How to do a five-point tyre safety check

Tyre manufacturers advise professional drivers to perform a five-point tyre safety check between every trip, and at refuelling.

The SA Tyre Manufacturers Conference (SATMC) CEO Dr Etienne Human, said optimum tyre performance, lifespan and safety, required regular checks on pressure, tread depth, valves, damage, and wheel nuts.

Tyre pressure risks

Low pressure shortens the lifespan of tyres, and could cause premature tyre failure due to excessive flexing on the sidewalls and generating unnaturally high internal heat that will break the side wall of the tyre.

Similarly, tyres respond to overloading in the same manner as it would to under inflation, which means that the combination of under inflation and overloading could be lethal.

Tyre tread risks

Worn tyres with a below regulatory tread depth could cause loss of traction and stability, prevent vehicles from responding to steering and road holding, especially in wet weather. This will ultimately cause extreme drifting, where the vehicle could spin out of control.

To reduce the risk of sliding across the road, check tread depth on tyres and replace well before they reach regulatory minimum depth of 1.00 mm. Tread wear indicators in the grooves of the tyres are a quick way of checking the tread depth.

Tyre valves caps risk

Missing valve caps could cause clogging of the valves and unnatural loss of tyre air pressure, which will have the same effect as under inflated tyres. Fit good valve caps. Replace valves with new ones when fitting new tyres, as the old ones become brittle and leak or can break off with a sudden loss of air occurs, which could cause an accident.

Tyre damage risks

Any damage on tyres could cause tyre failure, including punctures, smooth tyre tread, cuts and bulges. Although some damage to tyres can be fixed, no repairs can be done to the sidewall of a tyre.

Ary Coetzee, chairperson of the SATMC Technical Committee advises that; “using a quick spaghetti type repair to seal a penetrated tyre is temporary and should be replaced with a proper mushroom type repair,  where the tyre is removed, inspected and properly repaired as soon as possible. The spaghetti repair is a temporary solution; merely to assist you get to the tyre dealer for a proper repair.”

Wheel nut risks

Reduce the risk of wheels coming off by a regular tyre safety check for loose or missing wheel nuts. Fit the correct wheel nuts and do not mix types of nuts.

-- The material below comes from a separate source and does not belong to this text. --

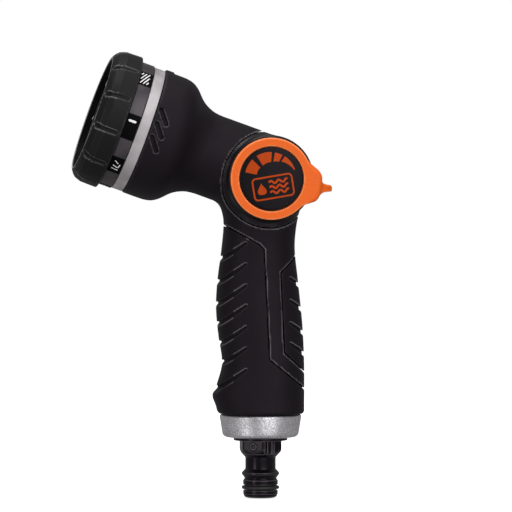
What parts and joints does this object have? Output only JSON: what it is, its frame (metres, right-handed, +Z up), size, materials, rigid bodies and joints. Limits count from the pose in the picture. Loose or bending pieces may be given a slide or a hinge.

Dieter Horni, Chairperson of the SATMC says, “It is vital to fit radial commercial type tyres to passenger vehicles, such as 205R15C. As far as possible fit locally made tyres designed for South African road conditions.

“Wheel alignment and good shock absorbers extend the life and safety of tyres and the people on board a taxi and other road users. Have your tyres checked regularly by an expert, regardless of how old they are.”

Public transport risks

The least tyre risk aware group of road users, appear to be minibus taxi drivers and owners, who account for twice the rate of road crashes of other passenger vehicles.

According to road safety statistics gathered by the Automobile Association of South Africa, an annual total of 70 000 minibus taxi crashes were recorded, which indicates that taxis in SA amount for double the rate of crashes than all other passenger vehicles.

Tyre industry organisation

South African Tyre Manufacturers Conference (SATMC) represents all four companies, which operate six tyre manufacturing factories in South Africa, including Apollo (formerly Dunlop), Bridgestone, Continental and Goodyear.

SATMC aims to inform government, tyre dealers, drivers, the public, and workplace safety reps about the importance of a regular tyre safety check.

Road accidents are the second-leading cause of unnatural deaths in South Africa, and taxis operate under more severe conditions than passenger cars.

“Worn brakes are typically flagged as the main area of concern to monitor and maintain, however tyres also play a vital role in the control, management and braking of any vehicle,” Human said.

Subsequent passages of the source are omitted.